Find out how easy it is to be a good cook.
The fun is in the ingredients and the way everything comes together in one pot.
Traditionally Red Lentil Dahl Soup is served with naan bread, but hey, homemade rolls are a good thing too. I tear the bread and dunk. So so good.
📋 Ingredients
- Red lentils are sturdier than brown lentils.
- Vegetable broth adds flavorful liquid for the soup.
- Coconut oil is a nice base for sauteeing.
- Cumin seeds are also unusual but give more of a tasty kick.
- Black mustard seeds have a wonderful tangy flavor.
- Hot green chili has a little texture and heat.
- Onion is the best base for so many recipes. They cook up sweet and taste great.
- Ginger root is another spicy flavor but closer to cinnamon in taste.
- Ground coriander is mildly sweet with a nutty aroma.
- Turmeric one of the best spices out there and adds flavor, health benefits, and a golden color.
- Cayenne pepper is hot in taste so it is used sparingly.
- Tomato is fresh and juicy and adds flavor along with texture.
- Coconut milk is creamy and blends all of the spices together.
- Salt goes a long way for seasoning with just a small amouont.
🔪 Instructions
- Wash the red lentils, drain and set aside.
- Add the lentils to a medium-sized saucepan and cover with the vegetable broth.
- Bring to a boil and then turn down the heat, cover and cook 20 to 23 minutes (or follow your package directions).
- While the lentils are cooking: In a skillet heat the oil to medium-high.
- Add the cumin seeds and mustard seeds. Within a few seconds, they will begin to pop.
- Add the chili and onions.
- Saute over medium heat for about 10 minutes until the onions are translucent.
- Add the fresh ginger, ground coriander, turmeric, and cayenne pepper.
- Cook just to heat through - maybe 30 seconds to a minute.
- Add the tomato, along with its juices, and cook about 5 minutes.
- Take off the heat.
- The lentils should be done. Check them to make sure. You can cook them longer if needed.
- Turn the skillet contents into the pot of lentils and vegetable broth.
- Add the salt and coconut milk and heat through.
- Serve garnished with cilantro (parsley) and paprika.
👩🏻🍳 Can you freeze red lentil dahl soup?
This freezes really well if you only use vegetable broth in the recipe and not the coconut milk towards the end of the instructions.
Just substitute the vegetable broth for the coconut milk.
Freezes for up to 3 months.
📋 Recipe
Red Lentil Dahl Soup
Ingredients
- 1 ½ cups red lentils
- 3 cups vegetable broth
- 1 tablespoon coconut oil
- 1 teaspoon cumin seeds
- ½ teaspoon black mustard seeds
- 1 hot green chili - finely chopped, discard seeds
- ½ cup onion - finely diced
- 1 teaspoon ginger root - fresh, finely diced
- 1 teaspoon ground coriander
- ½ teaspoon turmeric
- ¼ teaspoon cayenne pepper - optional and you can use more if you like
- 1 large tomato - diced small
- ½ cup coconut milk - you could add more broth instead
- 1 teaspoon sea salt
Instructions
- Wash the red lentils and drain.
- Add the lentils to a medium sized saucepan and cover with the vegetable broth.
- Bring to a boil and then turn down the heat, cover and cook 20 to 23 minutes (or follow your package directions).
- While the lentils are cooking: In a skillet heat the oil to medium high.
- Add the cumin seeds and mustard seeds.
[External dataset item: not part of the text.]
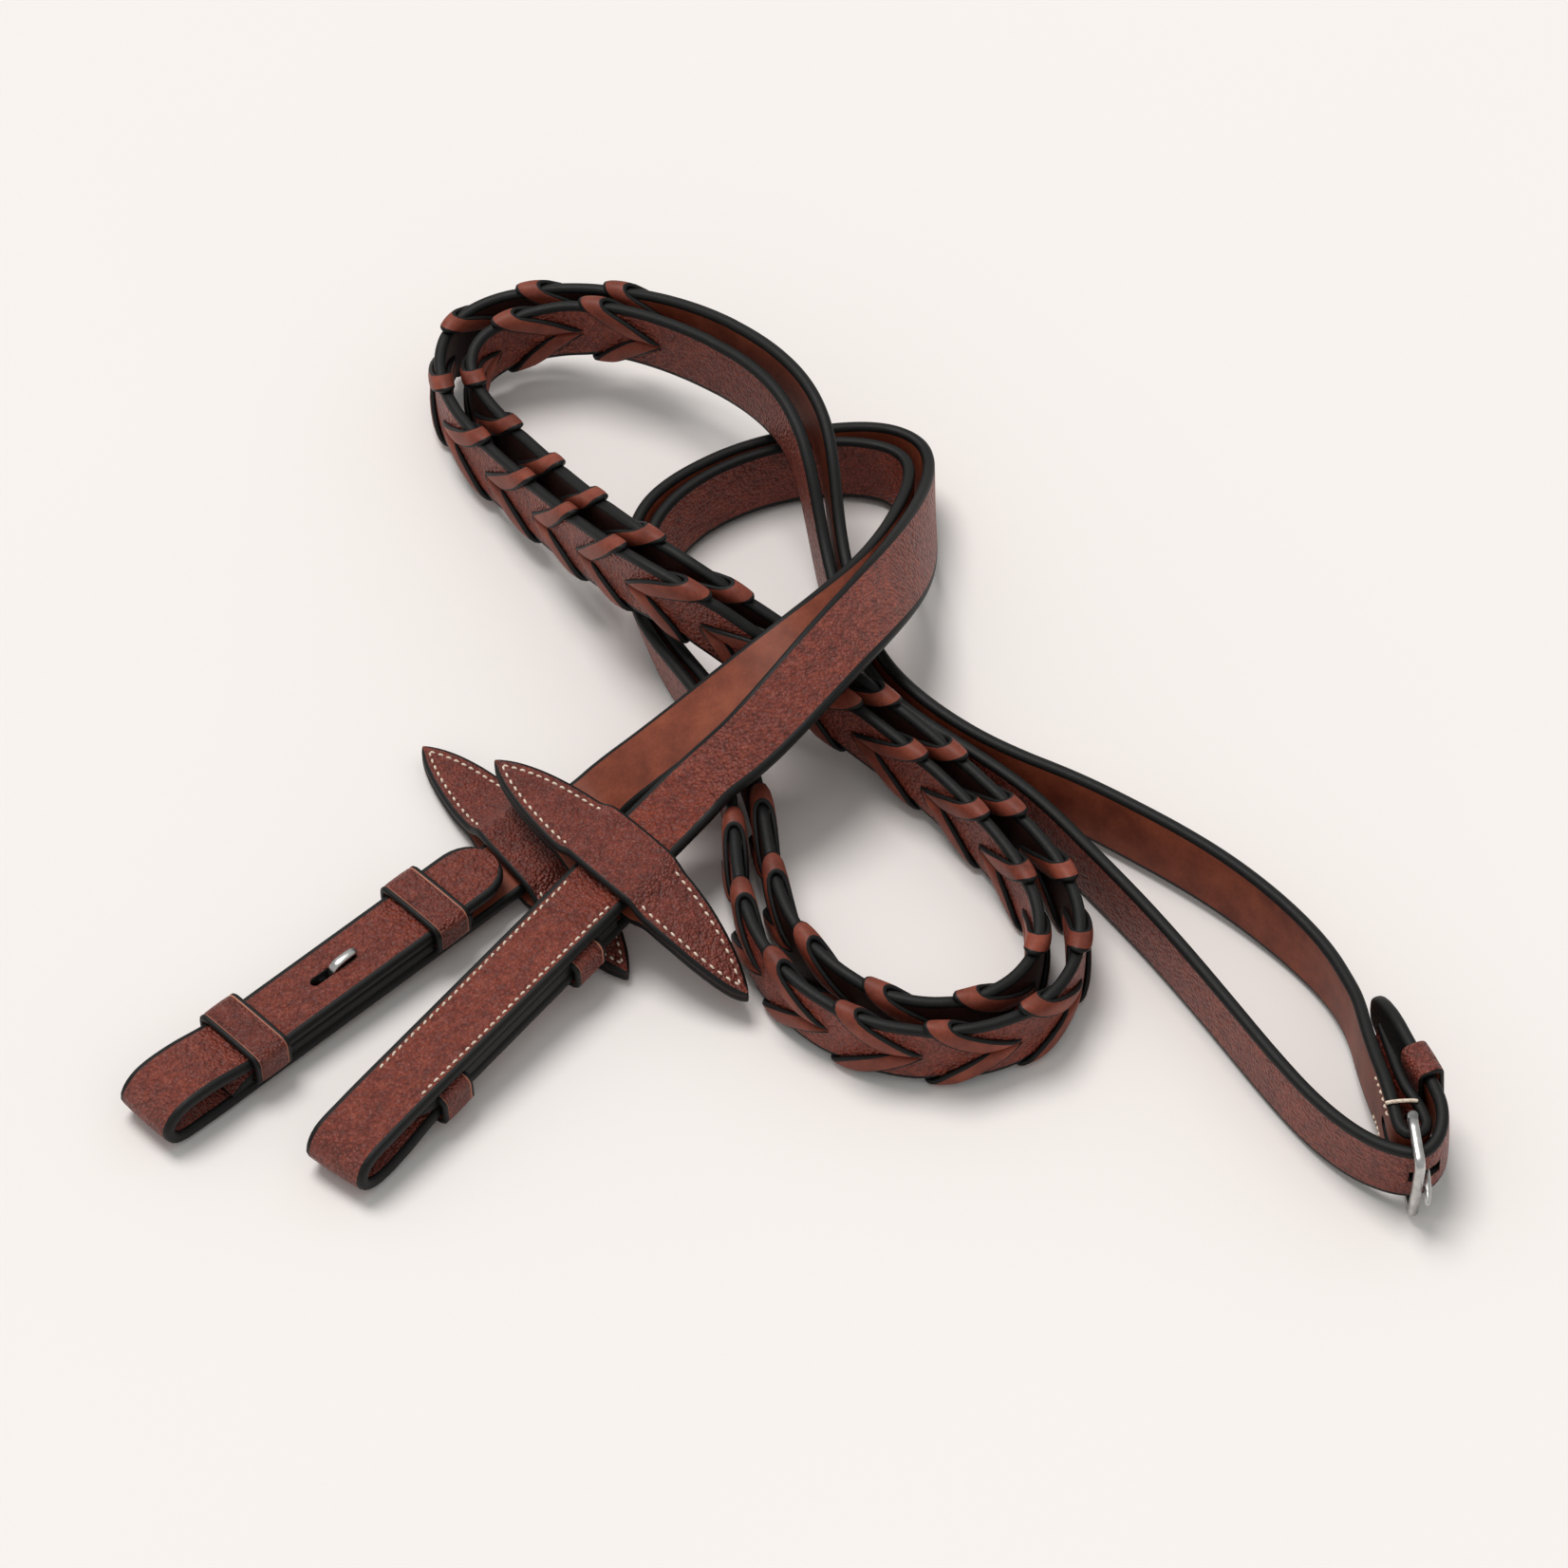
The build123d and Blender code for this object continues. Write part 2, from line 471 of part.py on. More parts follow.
# ---------------------------------------------------------------- the two strap solids
a_strap = strap(A, "turned")
b_strap = strap(B, "point")


def billet_station(rein, loop_end, station_main):
    """Station on the return layer that lies over a station of the main layer."""
    p = rein.point(station_main)
    best = min(np.arange(1.0, loop_end - 8.0, 0.5), key=lambda s: float(np.linalg.norm(rein.point(s) - p)))
    return float(best)


for rein, stud in ((A, A_STUD), (B, B_STUD)):
    c, t, d, n = rein.at(stud)
    cut = oriented_box(c + n * 6.25 - t * 1.0, t, d, n, STUD_SLOT_L, STUD_SLOT_W, 4.0)
    if rein is A:
        a_strap = a_strap - cut
    else:
        cut = oriented_box(c - n * 6.25 - t * 1.0, t, d, n, STUD_SLOT_L, STUD_SLOT_W, 4.0)
        b_strap = b_strap - cut

# ---------------------------------------------------------------- buckle position
HINGE = np.array([131.80, -116.74, 12.44])
TO_FRONT = np.array([132.73, -127.79, 12.44]) - HINGE
TO_FRONT[2] = 0.0
TO_FRONT /= np.linalg.norm(TO_FRONT)
_p = math.radians(PITCH_DEG)
FX = TO_FRONT * math.cos(_p) - np.array([0, 0, 1.0]) * math.sin(_p)
FZ = TO_FRONT * math.sin(_p) + np.array([0, 0, 1.0]) * math.cos(_p)
FY = np.cross(FZ, FX)      # points to the side on which the tongue lies
frame_plane = Plane(origin=tuple(HINGE), x_dir=tuple(FX), z_dir=tuple(-FY))

# passage for the tongue's eye in the turn of rein A, and the hole in rein B
a_strap = a_strap - oriented_box(HINGE + FX * 0.0, FX, FY, FZ, 13.0, 13.0, TONGUE_H + 0.9)
b_strap = b_strap - oriented_box(HINGE + FX * 7.4 + FY * 2.2, FX, FY, FZ, 7.0, 6.0, TONGUE_H + 0.9)
save("rein_a_strap", a_strap.solids())
save("rein_b_strap", b_strap.solids())


# ---------------------------------------------------------------- billet linings, keepers, hook studs
def lining(rein, side, s0, s1, keepers):
    st = [s0]
    for k in keepers:
        st += [k - KEEPER_W / 2 - 1.2, k - KEEPER_W / 2 - 0.5, k + KEEPER_W / 2 + 0.5, k + KEEPER_W / 2 + 1.2]
    st = [s for s in st if s < s1 - 0.4] + [s1]
    st = sorted(st)
    mids = []
    for a, b in zip(st[:-1], st[1:]):
        m = int((b - a) // 9)
        mids += [a + (b - a) * (i + 1) / (m + 1) for i in range(m)]
    rings = []
    for s in sorted(st + mids):
        under = any(abs(s - k) <= KEEPER_W / 2 + 0.6 for k in keepers)
        near = LINING_THIN if under else LINING_NEAR
        w = LINING_W / 2
        rings.append(box_ring(rein, s, -w, w, side * near, side * LINING_FAR))
    return chain(rings)


def keeper(rein, side, s, outside):
    """Leather band round the return layer, its ends caught under the lining."""
    c, t, d, n = rein.at(s)
    n = n * side
    i, o = KEEPER_IN, KEEPER_IN + KEEPER_T
    lo0, lo1 = STRAP_T / 2 + 0.06, STRAP_T / 2 + 0.9
    hi0, hi1 = outside - KEEPER_T, outside
    ch = 0.9
    outer = [(-o + ch, lo0), (o - ch, lo0), (o, lo0 + ch), (o, hi1 - ch), (o - ch, hi1), (-o + ch, hi1), (-o, hi1 - ch), (-o, lo0 + ch)]
    inner = [(-i, lo1), (i, lo1), (i, hi0), (-i, hi0)]

    def prism(poly, half):
        return chain([[c + t * x + d * a + n * b for a, b in poly] for x in (-half, half)])

    return prism(outer, KEEPER_W / 2) - prism(inner, KEEPER_W / 2 + 2)


def stud(rein, side, s):
    c, t, d, n = rein.at(s)
    n = n * side
    base = oriented_box(c + n * (LINING_FAR + 0.15), t, d, n, 9.0, 7.0, 0.24)
    post = Plane(origin=tuple(c + n * (LINING_FAR + 0.1)), x_dir=tuple(t), z_dir=tuple(n)) * Cylinder(
        STUD_R, 4.0, align=(Align.CENTER, Align.CENTER, Align.MIN))
    head = Plane(origin=tuple(c + n * (LINING_FAR + 3.7) + t * 1.6), x_dir=tuple(t), z_dir=tuple(n)) * Box(
        7.6, 3.0, 1.3, align=(Align.CENTER, Align.CENTER, Align.MIN))
    return base + post + head


for nm, rein, side, lin, kps, sd in (("a", A, 1, A_LINING, A_KEEPERS, A_STUD), ("b", B, -1, B_LINING, B_KEEPERS, B_STUD)):
    save(f"rein_{nm}_billet_lining", [lining(rein, side, lin[0], lin[1], kps)])
    save(f"rein_{nm}_lower_keeper", keeper(rein, side, kps[0], KEEPER_LOWER).solids())
    save(f"rein_{nm}_upper_keeper", keeper(rein, side, kps[1], KEEPER_OUTER).solids())
    save(f"rein_{nm}_hook_stud", stud(rein, side, sd).solids())


# ---------------------------------------------------------------- rein stops
def stop_half(u):
    return STOP_W / 2 * (1 - (abs(u) / (STOP_LEN / 2)) ** 2.4) ** 0.7


def stop_lift(u):
    """Distance of a layer's inner face from the middle plane of the stop."""
    au = abs(u)
    room = STRAP_T / 2 + STOP_GAP
    return float(np.interp(au, [0, STOP_CH, STOP_CH + 3.6, 60], [room, room, 0.02, 0.02]))


def stop_layer(c, t, axis, n, side, droop, shift, skew, bow):
    us = [-STOP_LEN / 2 + 0.3, -39, -37.5, -35, -30, -24, -18, -STOP_CH - 3.6, -STOP_CH - 1.8, -STOP_CH, 0, STOP_CH, STOP_CH + 1.8,
          STOP_CH + 3.6, 18, 24, 30, 35, 37.5, 39, STOP_LEN / 2 - 0.3]
    rings = []
    for u in us:
        v = max(stop_half(u), 0.8)
        base = c + axis * u + t * (shift + skew * u + bow * u * u) + n * droop(u)
        lo = stop_lift(u) * side
        hi = (stop_lift(u) + STOP_T) * side
        rings.append([base - t * v + n * lo, base + t * v + n * lo, base + t * v + n * hi, base - t * v + n * hi])
    return chain(rings)


def stop_frame(rein, s, skew):
    c, t, d, n = rein.at(s)
    axis = -d * math.cos(skew) + t * math.sin(skew)
    return c, np.cross(n, axis), axis, n


A_FRAME = stop_frame(A, A_STOP, 0.0)
B_FRAME = stop_frame(B, B_STOP, 0.0)
a_droop = lambda u: float(np.interp(abs(u), [0, 10, 20, 40], [0, 0, -1.8, -2.2]))
b_droop = lambda u: float(np.interp(u, [-40, -20, 10, 16, 22, 30, 38], [0.5, 0.2, 0, -0.9, -2.5, -5.6, -9.2]))
for nm, fr, droop, lie in (("a", A_FRAME, a_droop, STOP_A_LIE), ("b", B_FRAME, b_droop, STOP_B_LIE)):
    save(f"rein_{nm}_stop_top", [stop_layer(*fr, 1, droop, *lie)])
    save(f"rein_{nm}_stop_under", [stop_layer(*fr, -1, droop, *lie)])


# ---------------------------------------------------------------- V lacing
def lace_arm(rein, s_k, side, close=False):
    """One arm of a V: slot, front face, round the edge, back face, slot."""
    rings = []

    def ring(sc, ai, ao, ni, no, h=LACE_HALF):
        near = [rein.point(sc + x, side * ai, ni) for x in (-h, -h / 3, h / 3, h)]
        far = [rein.point(sc + x, side * ao, no) for x in (h, h / 3, -h / 3, -h)]
        return near + far

    steps = [(0.3, 0.12), (3.3, 2.1), (6.5, 4.1), (9.8, 6.1)]
    for back, a in steps:
        rings.append(ring(s_k - back * LACE_ARM / 13.0, a, a, LACE_N0, LACE_N1))
    a0, a1, n0, n1 = (8.1, 8.45, 1.62, 2.1) if close else (LACE_A0, LACE_A1, LACE_N0, LACE_N1)
    rings.append(ring(s_k - LACE_ARM, a0, a1, n0, n1))
    rings.append(ring(s_k - LACE_ARM, a0, a1, -n0, -n1))
    for back, a in reversed(steps):
        rings.append(ring(s_k - back * LACE_ARM / 13.0, a, a, -LACE_N0, -LACE_N1))
    return chain(rings)


for nm, rein, (s0, s1) in (("a", A, A_LACE), ("b", B, B_LACE)):
    count = int(round((s1 - s0) / LACE_PITCH))
    arms = []
    for k in range(count):
        s_k = s0 + (k + 1) * (s1 - s0) / count
        # the first arm of rein B lies tight to its strap, as the same rein passes beside it
        arms += [lace_arm(rein, s_k, 1, rein is B and k == 0), lace_arm(rein, s_k, -1)]
    save(f"rein_{nm}_lace", arms)

# ---------------------------------------------------------------- centre buckle
half_h = FRAME_H / 2
outer = frame_plane * (Pos(FRAME_L / 2, 0, 0) * Box(FRAME_L + FRAME_T, FRAME_H, FRAME_T))
outer = fillet(outer.edges().filter_by(Axis(tuple(HINGE), tuple(FY))), 2.4)
inner = frame_plane * (Pos(FRAME_L / 2, 0, 0) * Box(FRAME_L - FRAME_T, FRAME_H - 2 * FRAME_T, FRAME_T * 2))
gap = frame_plane * (Pos(-0.5, 0, 0) * Box(FRAME_T + 1.2, FRAME_H - 2 * FRAME_T, FRAME_T * 2))
bar = Plane(origin=tuple(HINGE), x_dir=tuple(FX), z_dir=tuple(FZ)) * Cylinder(HINGE_R, FRAME_H - 2 * FRAME_T + 0.6)
frame = outer - inner - gap + bar
save("buckle_frame", frame.solids())

eye_plane = Plane(origin=tuple(HINGE), x_dir=tuple(FX), z_dir=tuple(FZ))
# the plane's y axis points to the tongue's side
eye = eye_plane * (Cylinder(2.55, TONGUE_H) - Cylinder(HINGE_R + 0.3, TONGUE_H * 2))
pin = eye_plane * (Pos(1.3, 1.45, 0) * Box(FRAME_L + 3.6, TONGUE_T, TONGUE_H, align=(Align.MIN, Align.MIN, Align.CENTER)))
pin = fillet(pin.edges().filter_by(Axis(tuple(HINGE), tuple(FY))).sort_by(Axis(tuple(HINGE), tuple(FX)))[-2:], 0.9)
tongue = eye + pin
save("buckle_tongue", tongue.solids())


def ring_keeper(rein, s, half_len):
    c, t, d, n = rein.at(s)
    i, o = 8.35, 9.65
    ni, no, nb = 1.85, 3.1, 2.85
    outer_ring = chain([[c + t * x + d * a + n * b for a, b in
                         ((-o + 1, -nb), (o - 1, -nb), (o, -nb + 1), (o, no - 1), (o - 1, no), (-o + 1, no), (-o, no - 1), (-o, -nb + 1))]
                        for x in (-half_len, half_len)])
    inner_ring = chain([[c + t * x + d * a + n * b for a, b in ((-i, -ni), (i, -ni), (i, ni), (-i, ni))]
                        for x in (-half_len - 2, half_len + 2)])
    return outer_ring - inner_ring


save("buckle_keeper", ring_keeper(B, B.length - 25.0, 4.6).solids())
print("rein A", round(A.length, 1), "rein B", round(B.length, 1))
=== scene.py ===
"""Looks for the pair of laced leather reins. Lengths in the code are millimetres unless a name ends in _m."""
import bpy
import math
import numpy as np
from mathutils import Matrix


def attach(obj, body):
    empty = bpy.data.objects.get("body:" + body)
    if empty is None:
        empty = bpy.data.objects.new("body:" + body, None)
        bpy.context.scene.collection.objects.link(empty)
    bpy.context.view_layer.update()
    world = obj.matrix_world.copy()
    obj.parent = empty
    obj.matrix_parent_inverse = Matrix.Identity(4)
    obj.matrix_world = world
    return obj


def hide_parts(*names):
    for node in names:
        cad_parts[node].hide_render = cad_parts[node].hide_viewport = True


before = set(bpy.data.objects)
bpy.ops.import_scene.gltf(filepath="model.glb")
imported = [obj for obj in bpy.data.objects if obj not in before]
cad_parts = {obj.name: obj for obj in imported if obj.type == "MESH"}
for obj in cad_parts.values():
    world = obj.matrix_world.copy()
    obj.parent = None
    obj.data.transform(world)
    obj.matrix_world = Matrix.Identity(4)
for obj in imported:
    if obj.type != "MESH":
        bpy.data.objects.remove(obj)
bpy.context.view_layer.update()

# ------------------------------------------------------------------ driving sizes, as in the part
HALF_W, HALF_T = 8.0, 1.5
A_LOOP_END, B_LOOP_END = 101.5, 100.5
A_LINING, B_LINING = (122.5, 190.0), (122.5, 186.5)
A_KEEPERS, B_KEEPERS = (131.5, 183.0), (130.5, 175.0)
A_STUD, B_STUD = 157.5, 153.5
A_STOP, B_STOP = 216.0, 200.0
STOP_LEN, STOP_W, STOP_T, STOP_GAP, STOP_CH = 80.0, 16.6, 2.05, 0.8, 8.75
STOP_A_LIE, STOP_B_LIE = (-2.8, -0.14, -0.0012), (-2.4, -0.15, -0.0006)
A_LACE, B_LACE = (523.0, 943.0), (524.0, 944.0)
LACE_COUNT = 20
KEEPER_W = 9.6
HINGE = np.array([131.80, -116.74, 12.44])
TO_FRONT = np.array([132.73, -127.79, 12.44]) - HINGE
TO_FRONT[2] = 0.0
TO_FRONT /= np.linalg.norm(TO_FRONT)
_p = math.radians(7.0)
UP = np.array([0.0, 0.0, 1.0])
FX = TO_FRONT * math.cos(_p) - UP * math.sin(_p)
FZ = TO_FRONT * math.sin(_p) + UP * math.cos(_p)
FY = np.cross(FZ, FX)
FRAME_L, FRAME_H, FRAME_T, HINGE_R = 12.0, 21.4, 2.2, 1.1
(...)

Within a few seconds they will begin to pop.
- Add the chili and onions.
- Saute over medium heat for about 10 minutes until the onions are translucent.
- Add the fresh ginger, ground coriander, turmeric and cayenne pepper.
- Cook just to heat through - maybe 30 seconds to a minute.
- Add the tomato, along with it's juices and cook about 5 minutes. Take off the heat.
- The lentils should be done. Check them to make sure. You can cook them longer if needed.
- Turn the skillet contents into the pot of lentils and vegetable broth.
- Add the salt and coconut milk and heat through.
- Serve garnished with cilantro and paprika.
Mona T
I love getting dal soup at our Indian restaurant but I just made this and love it even more. Wonderful flavors melded together and it is entirely vegan. I think that if one wanted even a more complex flavor, a little chicken broth or 'better than bouillon chicken" added in would flip it from being vegan but still a very nutritious dish! I will be making this again-thank you!
LJ
Gooooooooooooosh darn this was freakin good! Literally tasted like my local Indian restaurant. I left out the coconut milk, I didn't think I needed it. So, so good. Don't change anything, use the correct spices!
Sue C
This is my all time favourite Dahl recipe (and I've made zillions). The mustard seeds and cumin seeds add the perfect little crunch.
Caroline
This was absolutely delicious! I didn't have vegetable broth so I used 3 general teaspoons of "Better than Bouillon" seasonal vegetable base along with 3 cups of water in which to cook the lentils. I didn't have cumin seeds so just used ground cumin instead. I also didn't use the chili as my kids don't like it hot. Despite all those changes, it tastes almost the same as my favorite lentil soup at "Aux Vivres" in Montreal. I had been looking a while to recreate this lentil soup...and this did it! thank you!